With a runner aboard in the fifth, Schneider pulled the 41-year-old Scherzer to bring in lefty reliever Mason Fluharty for the handedness advantage against Ohtani.

Ohtani’s third extra-base hit of the night was a lofted RBI double the opposite way to the gap in left-center that cut the score to 4-3. And when another lefty, Freeman, ripped a ground-ball single through the right-hand side, Ohtani motored home with the tying run.

In the top of the seventh, Vladimir Guerrero Jr.’s hustle all the way home from first on a Bichette groundball single that ricocheted off Dodger Stadium’s side wall and away from the right fielder Hernández momentarily gave the Jays a 5-4 lead.

But then it was Ohtani Time. Again.

After a mound visit with one out, Toronto reliever Seranthony Domínguez made the grave mistake of not only throwing Ohtani fastball in the zone, but middle-middle. Seconds later, it was in the left-center seats — an oppo blast on another otherworldly evening for the player who can’t stop making history.

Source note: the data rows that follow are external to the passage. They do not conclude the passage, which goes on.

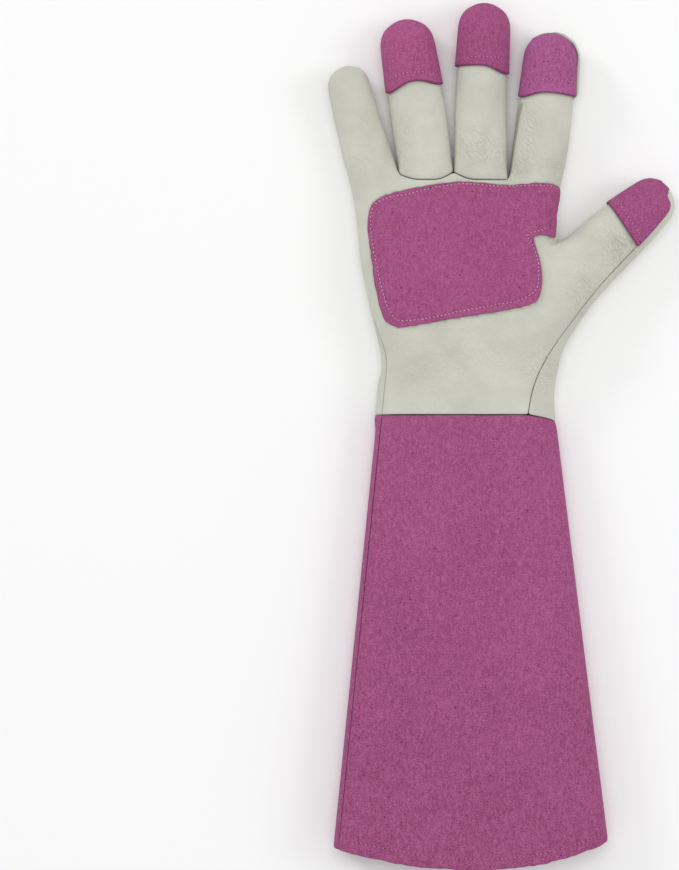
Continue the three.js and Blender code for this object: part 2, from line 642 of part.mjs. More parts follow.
// One row of the cuff at a share of its length, as the loop of a ring
function cuffRow({ down, layers }) {
  const wrist = HAND_ROWS[HAND_ROWS.length - 1];
  const left = mix(wrist.left * WRIST_WIDTH, (HEM_SHIFT - 1 / 2) * HEM_WIDTH, down);
  const right = mix(wrist.right * WRIST_WIDTH, (HEM_SHIFT + 1 / 2) * HEM_WIDTH, down);
  const height = mix(WRIST_HEIGHT + SEAM_GAP, HEM_HEIGHT, smooth(down));
  const leftAngles = sideAngles(1);
  const rightAngles = sideAngles(0);
  const inset = (degrees) => sidePoint(degrees, height, PALM_ROUNDING).inset;
  const thumbSeam = THUMB_SEAM[THUMB_SEAM.length - 1] * WRIST_WIDTH;
  const leftFront = left + inset(leftAngles[0]);
  const leftBack = left + inset(leftAngles[LAST_ANGLE]);
  const rightFront = mix(thumbSeam, right - inset(rightAngles[0]), smooth(down / CUFF_SETTLE));
  const rightBack = right - inset(rightAngles[LAST_ANGLE]);
  const backEdge = sidePoint(SIDE_ANGLES[LAST_ANGLE], height, PALM_ROUNDING).z;
  const keep = (x, z) => {
    const side = (2 * (x - left)) / (right - left) - 1;
    const drop = HEM_DROP_LENGTH * (1 - side * side) * (1 + HEM_DROP_SKEW * side);
    const slant = (HEM_SLANT_LENGTH * (1 + side)) / 2;
    const y = (slant - drop) * down ** HEM_DROP_POWER - down * CUFF_LENGTH;
    const id = addPoint(x, y, z);
    layersAt.set(id, layers);
    return id;
  };
  const front = [];
  const back = [];
  for (let column = 0; column <= HAND_COLUMNS; column += 1) {
    const share = column / HAND_COLUMNS;
    const x = mix(leftFront, rightFront, share);
    const distance = Math.min(x - left, right - x);
    const inside = smooth(distance / (FORM_FADE * PALM_ROUNDING));
    const turns = CUFF_FOLDS.count * share + CUFF_FOLDS.drift * down + CUFF_FOLDS.start;
    const depth = CUFF_FOLD_DEPTH * inside * smooth(down / CUFF_FOLDS.full);
    const fold = depth * Math.cos(2 * Math.PI * turns);
    front.push(keep(x, domeHeight(distance, height, PALM_ROUNDING) + fold));
    const atEdge = column === 0 || column === HAND_COLUMNS;
    back.push(keep(mix(leftBack, rightBack, share), atEdge ? backEdge : 0));
  }
  const leftSide = [];
  const rightSide = [];
  for (let k = 1; k <= SIDE_POINTS; k += 1) {
    const onLeft = sidePoint(leftAngles[k], height, PALM_ROUNDING);
    leftSide.push(keep(left + onLeft.inset, onLeft.z));
    const onRight = sidePoint(rightAngles[k], height, PALM_ROUNDING);
    rightSide.push(keep(right - onRight.inset, onRight.z));
  }
  return { front, back, leftSide, rightSide };
}

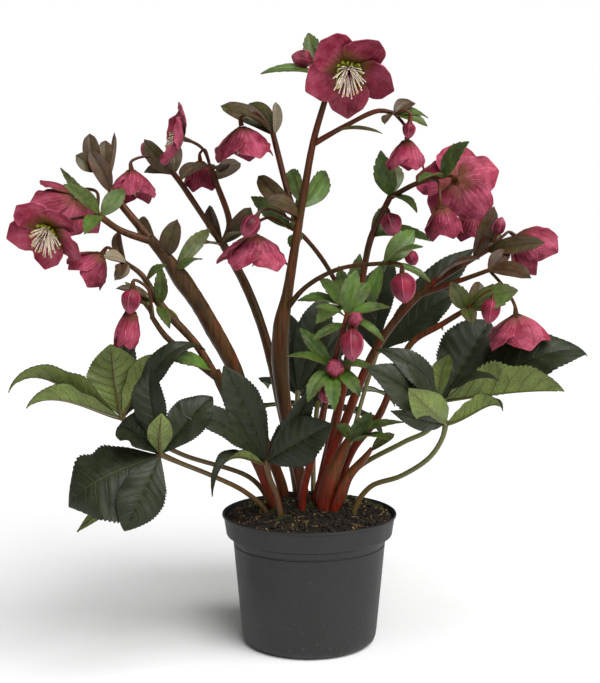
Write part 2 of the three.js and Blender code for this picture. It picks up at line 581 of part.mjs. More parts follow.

“You know, we’re trying to pitch around him,” Schneider said. “You trust Seranthony to make pitches to do that. Sometimes for pitchers it’s hard to do that when you’re kind of trying to throw a ball and didn’t put it where you want to put it.”

Between the clutch plays betraying baserunners and clutch outs from some unexpected sources on the mound, both teams squandered multiple opportunities to break the 5-5 tie. The combined 37 stranded runners set a new World Series record. (Yet, bizarrely, there were no double plays turned.)

Finally, in the 18th, Freeman, who had his Gibson moment in Game 1 against the Yankees last year, had seen enough. He led off against Brendon Little, worked the count full and lifted a sinker over the center-field wall to end one of the greatest World Series games you’ll ever see.

“To have it happen again a year later, to hit another walk-off, it’s kind of amazing, crazy,” Freeman said. “I’m just glad we won and we’re up 2-1, and we got our Shohei on the mound [Tuesday].”